> [Exercise data]
____

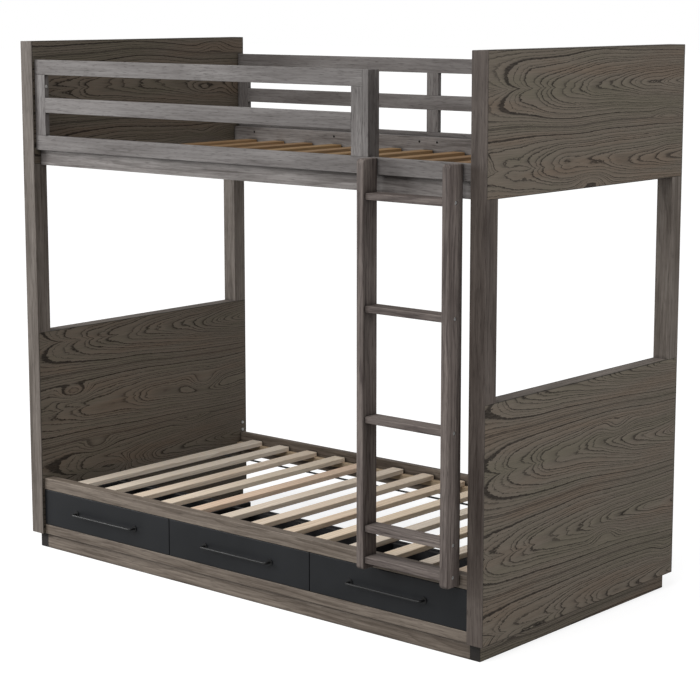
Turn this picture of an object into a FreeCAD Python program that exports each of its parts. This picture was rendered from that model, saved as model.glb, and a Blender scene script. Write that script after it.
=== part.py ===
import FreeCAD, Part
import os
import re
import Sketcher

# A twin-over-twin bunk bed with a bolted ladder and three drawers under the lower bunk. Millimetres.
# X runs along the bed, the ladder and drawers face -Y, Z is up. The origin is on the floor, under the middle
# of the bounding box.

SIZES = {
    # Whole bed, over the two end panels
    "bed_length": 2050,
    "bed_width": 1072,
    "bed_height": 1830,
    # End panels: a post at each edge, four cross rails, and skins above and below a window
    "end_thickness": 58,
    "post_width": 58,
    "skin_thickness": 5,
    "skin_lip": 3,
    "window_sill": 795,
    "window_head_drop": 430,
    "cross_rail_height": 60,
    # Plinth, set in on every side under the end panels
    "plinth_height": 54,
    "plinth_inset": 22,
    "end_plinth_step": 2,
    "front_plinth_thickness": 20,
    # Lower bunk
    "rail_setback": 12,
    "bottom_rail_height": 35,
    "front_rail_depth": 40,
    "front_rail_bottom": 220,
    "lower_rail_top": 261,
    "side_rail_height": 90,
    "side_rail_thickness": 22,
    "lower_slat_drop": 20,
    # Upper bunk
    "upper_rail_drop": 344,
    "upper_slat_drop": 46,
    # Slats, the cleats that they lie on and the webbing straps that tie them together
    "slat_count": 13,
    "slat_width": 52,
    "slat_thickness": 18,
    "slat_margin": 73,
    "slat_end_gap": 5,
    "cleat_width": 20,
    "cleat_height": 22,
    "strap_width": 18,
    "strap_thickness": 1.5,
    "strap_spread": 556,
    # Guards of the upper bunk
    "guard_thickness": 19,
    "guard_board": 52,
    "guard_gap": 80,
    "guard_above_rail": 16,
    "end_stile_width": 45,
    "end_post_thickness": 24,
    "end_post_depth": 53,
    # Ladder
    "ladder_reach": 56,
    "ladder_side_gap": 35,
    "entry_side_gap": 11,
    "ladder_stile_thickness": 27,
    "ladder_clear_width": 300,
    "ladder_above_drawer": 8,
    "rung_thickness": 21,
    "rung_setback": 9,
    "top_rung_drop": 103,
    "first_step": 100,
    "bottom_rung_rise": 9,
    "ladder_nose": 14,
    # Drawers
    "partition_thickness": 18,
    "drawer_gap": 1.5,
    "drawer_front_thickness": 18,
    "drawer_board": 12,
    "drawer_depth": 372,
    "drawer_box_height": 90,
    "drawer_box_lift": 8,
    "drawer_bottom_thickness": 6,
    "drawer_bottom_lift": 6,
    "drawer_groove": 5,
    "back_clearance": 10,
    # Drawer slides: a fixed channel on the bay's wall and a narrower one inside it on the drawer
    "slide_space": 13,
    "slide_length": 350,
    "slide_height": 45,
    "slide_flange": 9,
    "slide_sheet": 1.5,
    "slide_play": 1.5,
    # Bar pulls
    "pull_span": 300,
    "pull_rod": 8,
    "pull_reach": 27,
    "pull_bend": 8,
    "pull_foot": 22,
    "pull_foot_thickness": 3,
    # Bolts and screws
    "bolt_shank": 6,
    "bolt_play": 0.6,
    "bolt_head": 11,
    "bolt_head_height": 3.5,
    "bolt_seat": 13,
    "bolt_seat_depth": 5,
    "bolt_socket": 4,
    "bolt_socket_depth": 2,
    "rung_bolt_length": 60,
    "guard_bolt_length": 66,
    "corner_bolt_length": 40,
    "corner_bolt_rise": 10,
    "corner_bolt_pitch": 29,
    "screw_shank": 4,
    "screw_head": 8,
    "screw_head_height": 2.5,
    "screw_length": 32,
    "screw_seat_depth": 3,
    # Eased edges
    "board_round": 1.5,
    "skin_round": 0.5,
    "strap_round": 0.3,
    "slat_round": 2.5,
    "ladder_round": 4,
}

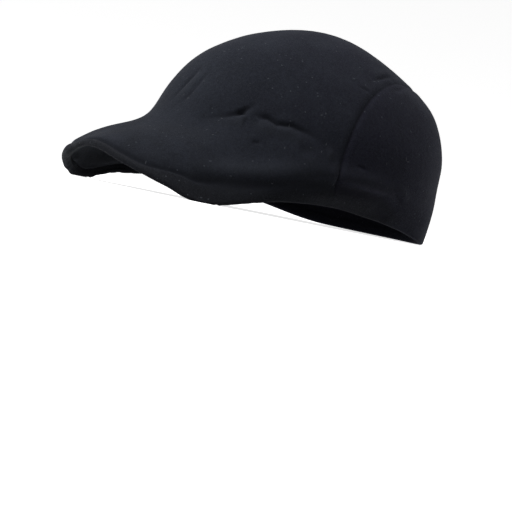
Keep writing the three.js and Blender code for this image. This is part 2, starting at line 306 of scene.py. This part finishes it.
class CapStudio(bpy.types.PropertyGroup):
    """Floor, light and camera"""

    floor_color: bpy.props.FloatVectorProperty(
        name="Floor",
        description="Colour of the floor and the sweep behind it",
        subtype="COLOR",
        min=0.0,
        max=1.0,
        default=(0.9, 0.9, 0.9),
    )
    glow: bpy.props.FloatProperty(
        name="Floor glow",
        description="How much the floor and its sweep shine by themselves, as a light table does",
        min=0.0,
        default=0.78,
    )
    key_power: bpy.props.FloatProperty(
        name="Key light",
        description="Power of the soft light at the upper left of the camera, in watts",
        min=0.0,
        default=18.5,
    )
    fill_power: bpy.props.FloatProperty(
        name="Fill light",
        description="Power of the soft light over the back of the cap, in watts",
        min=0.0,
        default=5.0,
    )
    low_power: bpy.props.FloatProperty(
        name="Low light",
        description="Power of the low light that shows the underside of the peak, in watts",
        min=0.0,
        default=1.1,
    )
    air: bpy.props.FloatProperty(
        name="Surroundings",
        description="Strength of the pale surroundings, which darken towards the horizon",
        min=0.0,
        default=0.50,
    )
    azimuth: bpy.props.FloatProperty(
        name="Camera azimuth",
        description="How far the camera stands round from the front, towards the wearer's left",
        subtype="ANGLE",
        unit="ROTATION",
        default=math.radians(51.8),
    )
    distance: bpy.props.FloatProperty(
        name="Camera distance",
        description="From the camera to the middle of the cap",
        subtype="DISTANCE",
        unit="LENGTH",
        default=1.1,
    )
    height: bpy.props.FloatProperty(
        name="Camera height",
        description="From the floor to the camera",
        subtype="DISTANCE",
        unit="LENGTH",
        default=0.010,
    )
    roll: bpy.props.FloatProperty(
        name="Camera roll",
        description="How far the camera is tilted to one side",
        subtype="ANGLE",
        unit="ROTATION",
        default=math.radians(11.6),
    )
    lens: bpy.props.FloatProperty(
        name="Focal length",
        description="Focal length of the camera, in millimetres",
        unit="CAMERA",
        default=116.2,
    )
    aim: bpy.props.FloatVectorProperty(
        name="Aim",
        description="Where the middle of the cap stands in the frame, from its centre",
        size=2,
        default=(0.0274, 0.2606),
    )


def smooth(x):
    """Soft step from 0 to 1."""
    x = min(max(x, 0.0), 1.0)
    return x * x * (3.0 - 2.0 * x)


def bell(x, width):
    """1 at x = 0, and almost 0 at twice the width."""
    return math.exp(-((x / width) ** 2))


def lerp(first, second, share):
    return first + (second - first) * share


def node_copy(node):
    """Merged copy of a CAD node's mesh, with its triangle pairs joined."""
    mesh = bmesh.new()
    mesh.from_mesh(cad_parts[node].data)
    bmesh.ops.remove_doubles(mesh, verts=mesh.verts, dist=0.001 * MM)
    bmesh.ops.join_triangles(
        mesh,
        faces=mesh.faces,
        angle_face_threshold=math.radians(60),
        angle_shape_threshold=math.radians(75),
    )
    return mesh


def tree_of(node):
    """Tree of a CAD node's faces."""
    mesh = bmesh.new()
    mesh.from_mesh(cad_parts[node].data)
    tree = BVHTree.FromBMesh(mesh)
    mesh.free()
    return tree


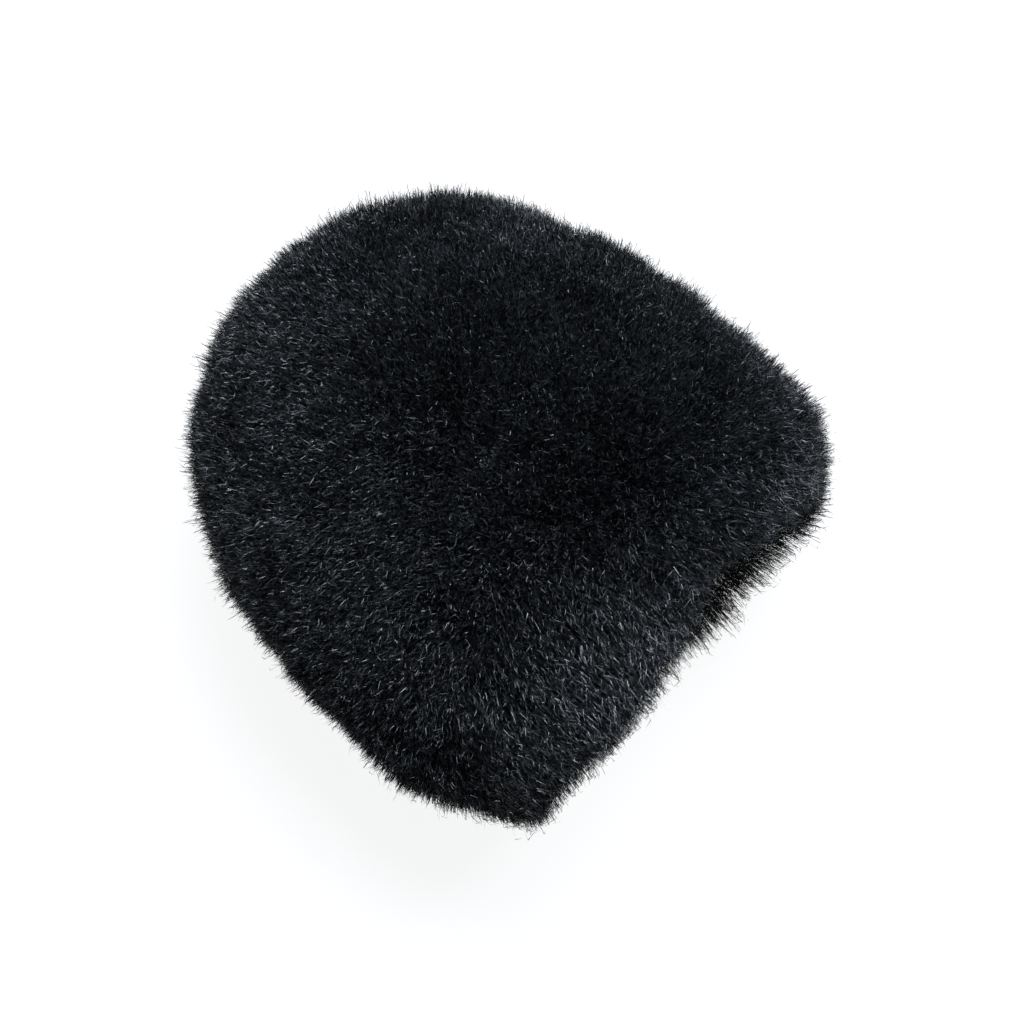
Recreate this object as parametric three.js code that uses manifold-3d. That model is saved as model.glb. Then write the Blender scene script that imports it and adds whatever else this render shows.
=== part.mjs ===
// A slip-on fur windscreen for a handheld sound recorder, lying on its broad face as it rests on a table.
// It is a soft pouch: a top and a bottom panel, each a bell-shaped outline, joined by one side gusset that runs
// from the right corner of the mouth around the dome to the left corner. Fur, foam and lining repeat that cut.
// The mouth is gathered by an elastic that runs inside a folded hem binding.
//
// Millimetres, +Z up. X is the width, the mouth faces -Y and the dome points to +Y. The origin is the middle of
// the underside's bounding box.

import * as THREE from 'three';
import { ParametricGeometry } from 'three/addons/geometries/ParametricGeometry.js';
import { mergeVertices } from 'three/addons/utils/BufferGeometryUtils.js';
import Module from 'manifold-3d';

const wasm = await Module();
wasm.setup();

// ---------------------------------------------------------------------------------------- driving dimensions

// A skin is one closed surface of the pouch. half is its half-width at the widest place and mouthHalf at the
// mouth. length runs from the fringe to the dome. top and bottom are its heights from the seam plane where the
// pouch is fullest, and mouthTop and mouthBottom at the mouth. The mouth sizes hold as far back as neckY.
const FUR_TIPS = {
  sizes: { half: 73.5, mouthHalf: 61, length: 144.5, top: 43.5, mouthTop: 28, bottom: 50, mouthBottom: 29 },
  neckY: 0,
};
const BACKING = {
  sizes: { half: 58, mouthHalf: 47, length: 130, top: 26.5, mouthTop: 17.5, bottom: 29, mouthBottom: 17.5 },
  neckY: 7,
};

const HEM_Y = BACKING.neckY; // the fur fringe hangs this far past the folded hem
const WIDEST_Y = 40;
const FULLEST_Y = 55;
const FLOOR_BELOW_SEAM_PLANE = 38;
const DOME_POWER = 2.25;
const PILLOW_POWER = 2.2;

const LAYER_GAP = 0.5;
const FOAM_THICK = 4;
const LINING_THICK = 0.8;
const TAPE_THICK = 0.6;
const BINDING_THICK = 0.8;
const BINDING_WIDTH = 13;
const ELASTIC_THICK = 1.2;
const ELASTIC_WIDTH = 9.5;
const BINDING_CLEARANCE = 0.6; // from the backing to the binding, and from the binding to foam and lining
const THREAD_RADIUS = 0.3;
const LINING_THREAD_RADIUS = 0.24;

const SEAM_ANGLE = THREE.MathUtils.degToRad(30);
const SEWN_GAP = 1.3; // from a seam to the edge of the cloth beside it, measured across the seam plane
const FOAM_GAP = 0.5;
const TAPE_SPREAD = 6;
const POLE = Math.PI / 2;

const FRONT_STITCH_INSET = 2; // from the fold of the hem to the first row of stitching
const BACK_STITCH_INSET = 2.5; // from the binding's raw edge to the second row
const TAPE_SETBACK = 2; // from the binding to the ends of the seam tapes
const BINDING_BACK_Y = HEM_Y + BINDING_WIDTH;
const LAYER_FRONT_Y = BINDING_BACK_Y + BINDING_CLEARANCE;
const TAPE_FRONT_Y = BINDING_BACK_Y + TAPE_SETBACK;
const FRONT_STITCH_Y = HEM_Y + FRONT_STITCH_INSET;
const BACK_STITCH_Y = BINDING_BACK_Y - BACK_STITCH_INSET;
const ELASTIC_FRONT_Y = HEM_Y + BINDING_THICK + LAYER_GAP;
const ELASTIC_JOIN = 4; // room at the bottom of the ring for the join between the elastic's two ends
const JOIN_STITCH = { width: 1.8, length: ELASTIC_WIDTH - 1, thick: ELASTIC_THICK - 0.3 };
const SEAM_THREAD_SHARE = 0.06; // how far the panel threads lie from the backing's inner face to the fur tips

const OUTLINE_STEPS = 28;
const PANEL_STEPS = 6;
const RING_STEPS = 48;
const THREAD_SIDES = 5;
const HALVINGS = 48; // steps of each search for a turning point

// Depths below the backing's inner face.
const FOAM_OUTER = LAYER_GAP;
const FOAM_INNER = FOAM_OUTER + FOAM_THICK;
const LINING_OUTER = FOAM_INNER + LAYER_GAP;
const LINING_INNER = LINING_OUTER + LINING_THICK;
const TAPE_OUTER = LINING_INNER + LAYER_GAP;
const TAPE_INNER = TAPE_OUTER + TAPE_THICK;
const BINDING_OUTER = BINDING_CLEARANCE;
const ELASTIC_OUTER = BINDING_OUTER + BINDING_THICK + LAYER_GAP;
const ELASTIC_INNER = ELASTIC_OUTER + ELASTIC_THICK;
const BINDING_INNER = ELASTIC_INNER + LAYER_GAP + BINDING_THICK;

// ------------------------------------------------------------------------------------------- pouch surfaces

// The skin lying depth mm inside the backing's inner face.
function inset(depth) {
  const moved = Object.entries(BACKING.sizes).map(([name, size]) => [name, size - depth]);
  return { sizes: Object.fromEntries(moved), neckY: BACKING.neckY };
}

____

> [What the task asks] Restate the first line and every line after it, word for word, stopping once the line with "# of the bounding box." is done.

> [Worked answer]
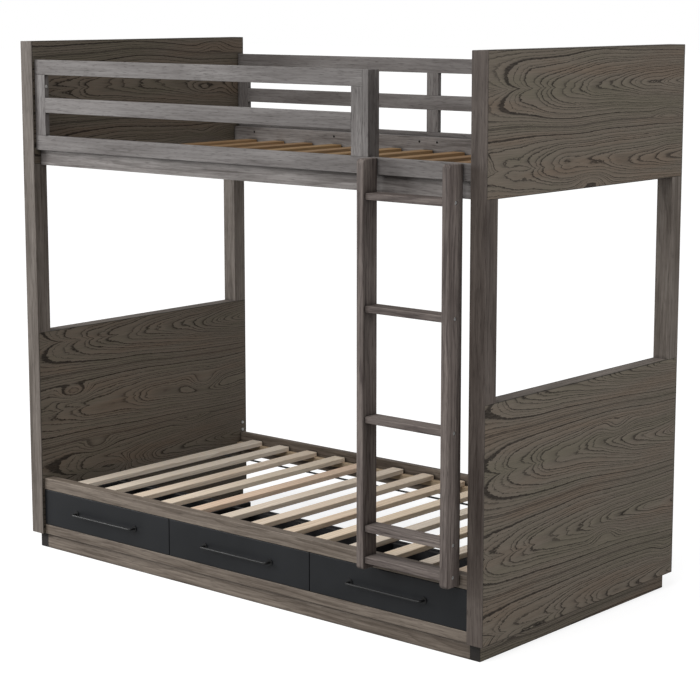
Turn this picture of an object into a FreeCAD Python program that exports each of its parts. This picture was rendered from that model, saved as model.glb, and a Blender scene script. Write that script after it.
=== part.py ===
import FreeCAD, Part
import os
import re
import Sketcher

# A twin-over-twin bunk bed with a bolted ladder and three drawers under the lower bunk. Millimetres.
# X runs along the bed, the ladder and drawers face -Y, Z is up. The origin is on the floor, under the middle
# of the bounding box.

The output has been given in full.